Reproduce all of the listing below without alteration.

Material provided:
================
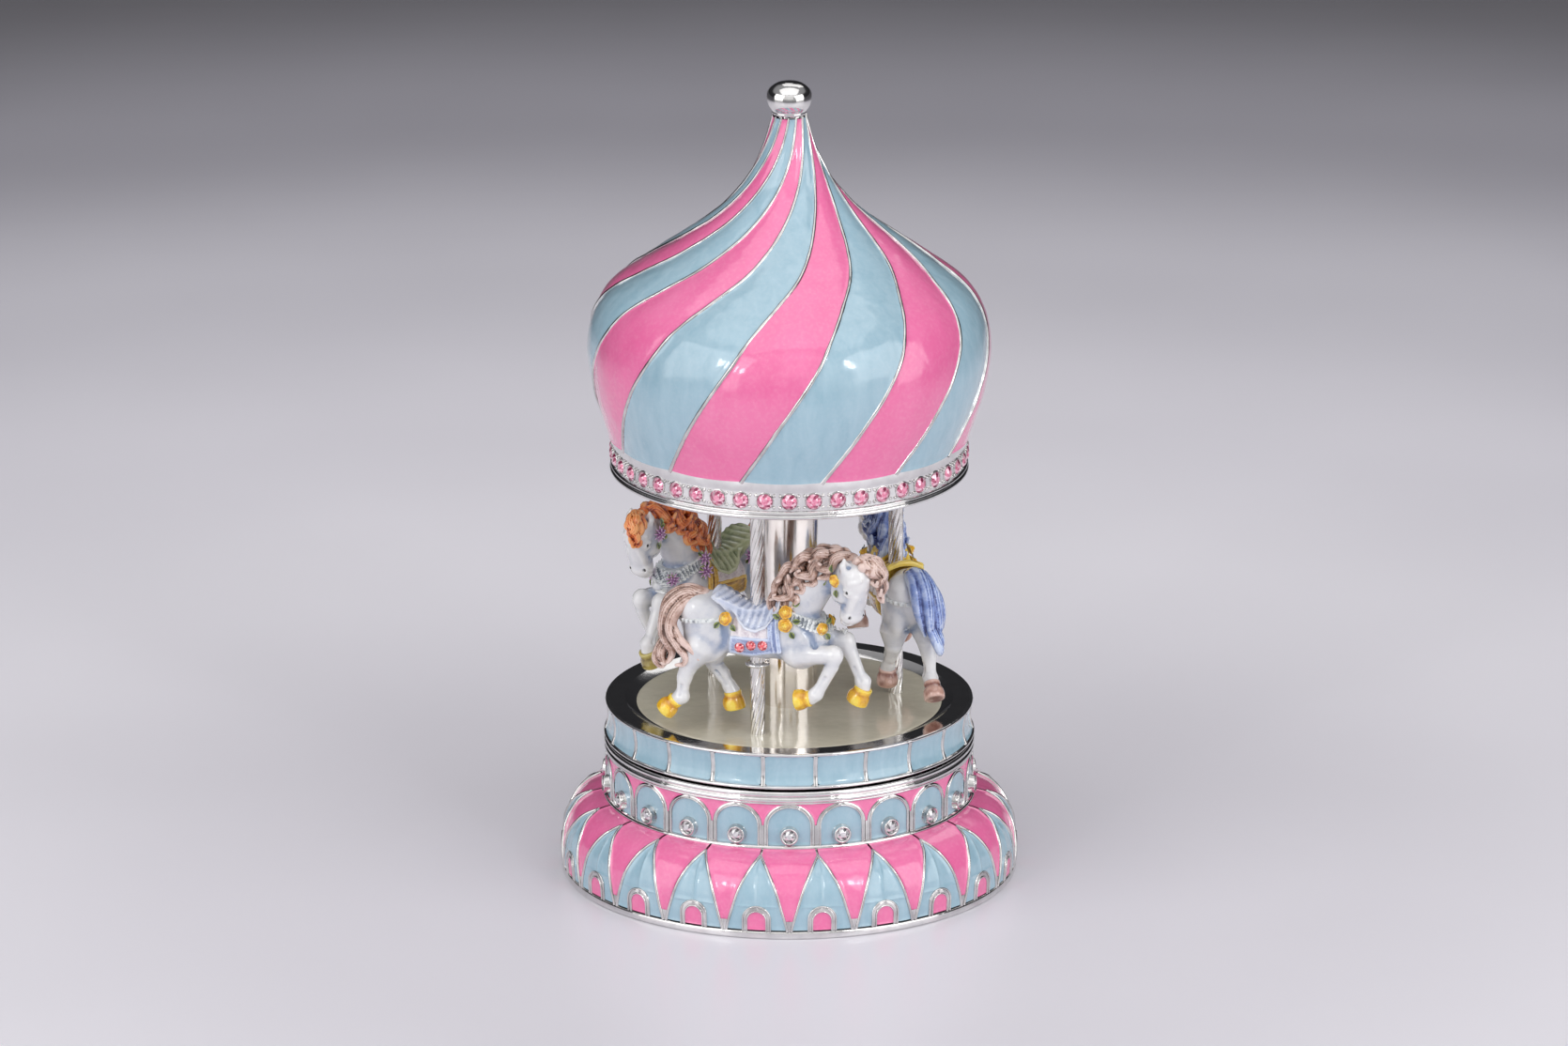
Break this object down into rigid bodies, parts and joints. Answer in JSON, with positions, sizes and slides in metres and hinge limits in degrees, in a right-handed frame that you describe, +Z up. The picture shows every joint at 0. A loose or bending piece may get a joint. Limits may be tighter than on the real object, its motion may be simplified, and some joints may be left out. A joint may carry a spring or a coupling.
{
  "type": "carousel music box",
  "caption": "Wind-up musical carousel: horses on twisted poles under an onion dome turn on a flared base with a key underneath.",
  "frame": {"origin": "centre of the circular foot's underside, on the surface that the music box stands on", "axes": "+Z up along the spindle that the turntable turns on; the front horse's pole lies towards -Y"},
  "size_m": [0.088, 0.088, 0.1568],
  "materials": {
    "silver_plate": "bright silver plate over a zinc casting",
    "pink_enamel": "glossy hot pink enamel",
    "blue_enamel": "glossy pale blue enamel",
    "cream_enamel": "glossy cream enamel",
    "clear_crystal": "foiled clear brilliant",
    "pink_crystal": "foiled pink brilliant",
    "red_crystal": "foiled coral red brilliant",
    "steel": "turned steel",
    "nickel_steel": "nickel-plated movement frame",
    "comb_steel": "hardened spring steel",
    "brass": "turned brass",
    "key_brass": "polished brass key",
    "bottom_lacquer": "satin lacquered plate",
    "horse_enamel": "pearly white enamel",
    "mane_brown": "rose brown enamel",
    "mane_orange": "orange enamel",
    "mane_blue": "periwinkle blue enamel",
    "saddle_blue": "pale blue enamel",
    "saddle_green": "sage green enamel",
    "saddle_yellow": "yellow enamel",
    "trim_white": "white enamel piping and pleats",
    "cloth_pink": "pink enamel cloth edge",
    "rose_yellow": "yellow to orange enamel petals",
    "rose_purple": "purple enamel petals",
    "leaf_green": "green enamel leaves",
    "hoof_gold": "golden enamel hooves",
    "hoof_olive": "olive gold enamel hooves",
    "hoof_rose": "rose brown enamel hooves",
    "cloth_gold": "golden enamel cloth patches",
    "eye_dark": "dark enamel eyes and nostrils"
  },
  "bodies": {
    "base": {"base_shell": "silver_plate", "top_cover": "silver_plate", "spindle_bush": "brass", "waist_collets": "silver_plate", "waist_crystals": "clear_crystal", "bottom_plate": "bottom_lacquer", "bottom_plate_screws": "steel", "movement_screws": "steel", "bedplate": "nickel_steel", "inner_bracket": "nickel_steel", "outer_bracket": "nickel_steel", "governor_frame": "nickel_steel", "governor_post": "nickel_steel", "worm_footstep": "brass", "comb": "comb_steel", "comb_block": "nickel_steel", "comb_screws": "steel", "ratchet_click": "comb_steel"},
    "key": {"winding_key": "key_brass", "winding_arbor": "steel", "ratchet_wheel": "steel"},
    "carousel": {"barrel": "brass", "barrel_cover": "brass", "great_wheel": "brass", "mainspring": "comb_steel", "spindle": "steel", "turntable_hub": "brass", "carrier_plate": "silver_plate", "turntable_band": "silver_plate", "floor_disc": "cream_enamel", "centre_column": "silver_plate", "tie_rod": "steel", "front_pole": "silver_plate", "right_pole": "silver_plate", "left_pole": "silver_plate", "pole_nuts": "steel", "pole_collars": "silver_plate", "brown_horse": "horse_enamel", "blue_horse": "horse_enamel", "orange_horse": "horse_enamel", "saddle_stones": "red_crystal", "ceiling_plate": "silver_plate", "ceiling_screws": "steel", "cornice": "silver_plate", "cornice_crystals": "pink_crystal", "dome": "silver_plate", "finial": "silver_plate"},
    "cylinder": {"pinned_cylinder": "brass", "cylinder_arbor": "steel", "cylinder_pinion": "brass", "cylinder_wheel": "brass"},
    "governor": {"governor_arbor": "steel", "governor_pinion": "brass", "worm_wheel": "brass"},
    "fan": {"governor_worm": "steel", "governor_fan": "brass"}
  },
  "joints": [
    {"name": "turntable_spin", "type": "hinge", "parent": "base", "child": "carousel", "pos_m": [0, 0, 0.0268], "axis": [0, 0, 1], "continuous": true},
    {"name": "key_wind", "type": "hinge", "parent": "base", "child": "key", "pos_m": [0, 0, 0.0054], "axis": [0, 0, 1], "range_deg": [0, 1530]},
    {"name": "cylinder_turn", "type": "hinge", "parent": "base", "child": "cylinder", "pos_m": [0, 0, 0.0145], "axis": [1, 0, 0], "continuous": true},
    {"name": "governor_turn", "type": "hinge", "parent": "base", "child": "governor", "pos_m": [0, -0.00845, 0.0145], "axis": [1, 0, 0], "continuous": true},
    {"name": "fan_spin", "type": "hinge", "parent": "base", "child": "fan", "pos_m": [0.0225, -0.01235, 0], "axis": [0, 0, 1], "continuous": true}
  ],
  "couplings": [
    {"joint": "cylinder_turn", "follows": "turntable_spin", "ratio": -4},
    {"joint": "governor_turn", "follows": "turntable_spin", "ratio": 14.667},
    {"joint": "fan_spin", "follows": "turntable_spin", "ratio": 146.67}
  ]
}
================
Solution to this problem:
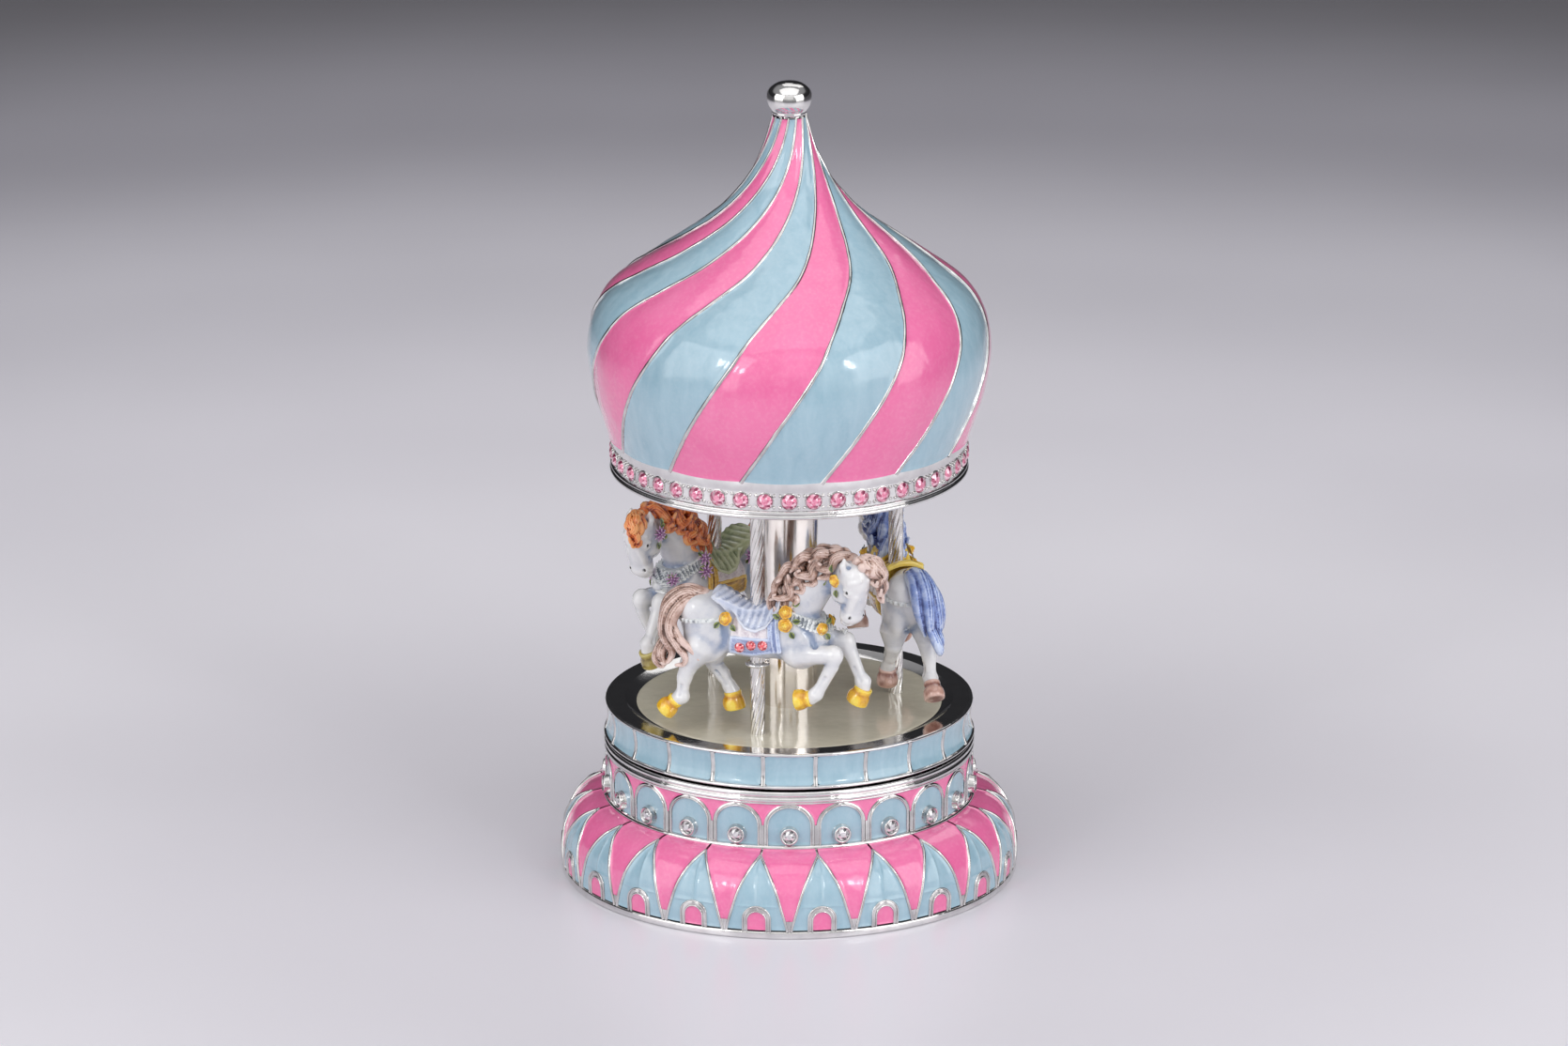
Break this object down into rigid bodies, parts and joints. Answer in JSON, with positions, sizes and slides in metres and hinge limits in degrees, in a right-handed frame that you describe, +Z up. The picture shows every joint at 0. A loose or bending piece may get a joint. Limits may be tighter than on the real object, its motion may be simplified, and some joints may be left out. A joint may carry a spring or a coupling.
{
  "type": "carousel music box",
  "caption": "Wind-up musical carousel: horses on twisted poles under an onion dome turn on a flared base with a key underneath.",
  "frame": {"origin": "centre of the circular foot's underside, on the surface that the music box stands on", "axes": "+Z up along the spindle that the turntable turns on; the front horse's pole lies towards -Y"},
  "size_m": [0.088, 0.088, 0.1568],
  "materials": {
    "silver_plate": "bright silver plate over a zinc casting",
    "pink_enamel": "glossy hot pink enamel",
    "blue_enamel": "glossy pale blue enamel",
    "cream_enamel": "glossy cream enamel",
    "clear_crystal": "foiled clear brilliant",
    "pink_crystal": "foiled pink brilliant",
    "red_crystal": "foiled coral red brilliant",
    "steel": "turned steel",
    "nickel_steel": "nickel-plated movement frame",
    "comb_steel": "hardened spring steel",
    "brass": "turned brass",
    "key_brass": "polished brass key",
    "bottom_lacquer": "satin lacquered plate",
    "horse_enamel": "pearly white enamel",
    "mane_brown": "rose brown enamel",
    "mane_orange": "orange enamel",
    "mane_blue": "periwinkle blue enamel",
    "saddle_blue": "pale blue enamel",
    "saddle_green": "sage green enamel",
    "saddle_yellow": "yellow enamel",
    "trim_white": "white enamel piping and pleats",
    "cloth_pink": "pink enamel cloth edge",
    "rose_yellow": "yellow to orange enamel petals",
    "rose_purple": "purple enamel petals",
    "leaf_green": "green enamel leaves",
    "hoof_gold": "golden enamel hooves",
    "hoof_olive": "olive gold enamel hooves",
    "hoof_rose": "rose brown enamel hooves",
    "cloth_gold": "golden enamel cloth patches",
    "eye_dark": "dark enamel eyes and nostrils"
  },
  "bodies": {
    "base": {"base_shell": "silver_plate", "top_cover": "silver_plate", "spindle_bush": "brass", "waist_collets": "silver_plate", "waist_crystals": "clear_crystal", "bottom_plate": "bottom_lacquer", "bottom_plate_screws": "steel", "movement_screws": "steel", "bedplate": "nickel_steel", "inner_bracket": "nickel_steel", "outer_bracket": "nickel_steel", "governor_frame": "nickel_steel", "governor_post": "nickel_steel", "worm_footstep": "brass", "comb": "comb_steel", "comb_block": "nickel_steel", "comb_screws": "steel", "ratchet_click": "comb_steel"},
    "key": {"winding_key": "key_brass", "winding_arbor": "steel", "ratchet_wheel": "steel"},
    "carousel": {"barrel": "brass", "barrel_cover": "brass", "great_wheel": "brass", "mainspring": "comb_steel", "spindle": "steel", "turntable_hub": "brass", "carrier_plate": "silver_plate", "turntable_band": "silver_plate", "floor_disc": "cream_enamel", "centre_column": "silver_plate", "tie_rod": "steel", "front_pole": "silver_plate", "right_pole": "silver_plate", "left_pole": "silver_plate", "pole_nuts": "steel", "pole_collars": "silver_plate", "brown_horse": "horse_enamel", "blue_horse": "horse_enamel", "orange_horse": "horse_enamel", "saddle_stones": "red_crystal", "ceiling_plate": "silver_plate", "ceiling_screws": "steel", "cornice": "silver_plate", "cornice_crystals": "pink_crystal", "dome": "silver_plate", "finial": "silver_plate"},
    "cylinder": {"pinned_cylinder": "brass", "cylinder_arbor": "steel", "cylinder_pinion": "brass", "cylinder_wheel": "brass"},
    "governor": {"governor_arbor": "steel", "governor_pinion": "brass", "worm_wheel": "brass"},
    "fan": {"governor_worm": "steel", "governor_fan": "brass"}
  },
  "joints": [
    {"name": "turntable_spin", "type": "hinge", "parent": "base", "child": "carousel", "pos_m": [0, 0, 0.0268], "axis": [0, 0, 1], "continuous": true},
    {"name": "key_wind", "type": "hinge", "parent": "base", "child": "key", "pos_m": [0, 0, 0.0054], "axis": [0, 0, 1], "range_deg": [0, 1530]},
    {"name": "cylinder_turn", "type": "hinge", "parent": "base", "child": "cylinder", "pos_m": [0, 0, 0.0145], "axis": [1, 0, 0], "continuous": true},
    {"name": "governor_turn", "type": "hinge", "parent": "base", "child": "governor", "pos_m": [0, -0.00845, 0.0145], "axis": [1, 0, 0], "continuous": true},
    {"name": "fan_spin", "type": "hinge", "parent": "base", "child": "fan", "pos_m": [0.0225, -0.01235, 0], "axis": [0, 0, 1], "continuous": true}
  ],
  "couplings": [
    {"joint": "cylinder_turn", "follows": "turntable_spin", "ratio": -4},
    {"joint": "governor_turn", "follows": "turntable_spin", "ratio": 14.667},
    {"joint": "fan_spin", "follows": "turntable_spin", "ratio": 146.67}
  ]
}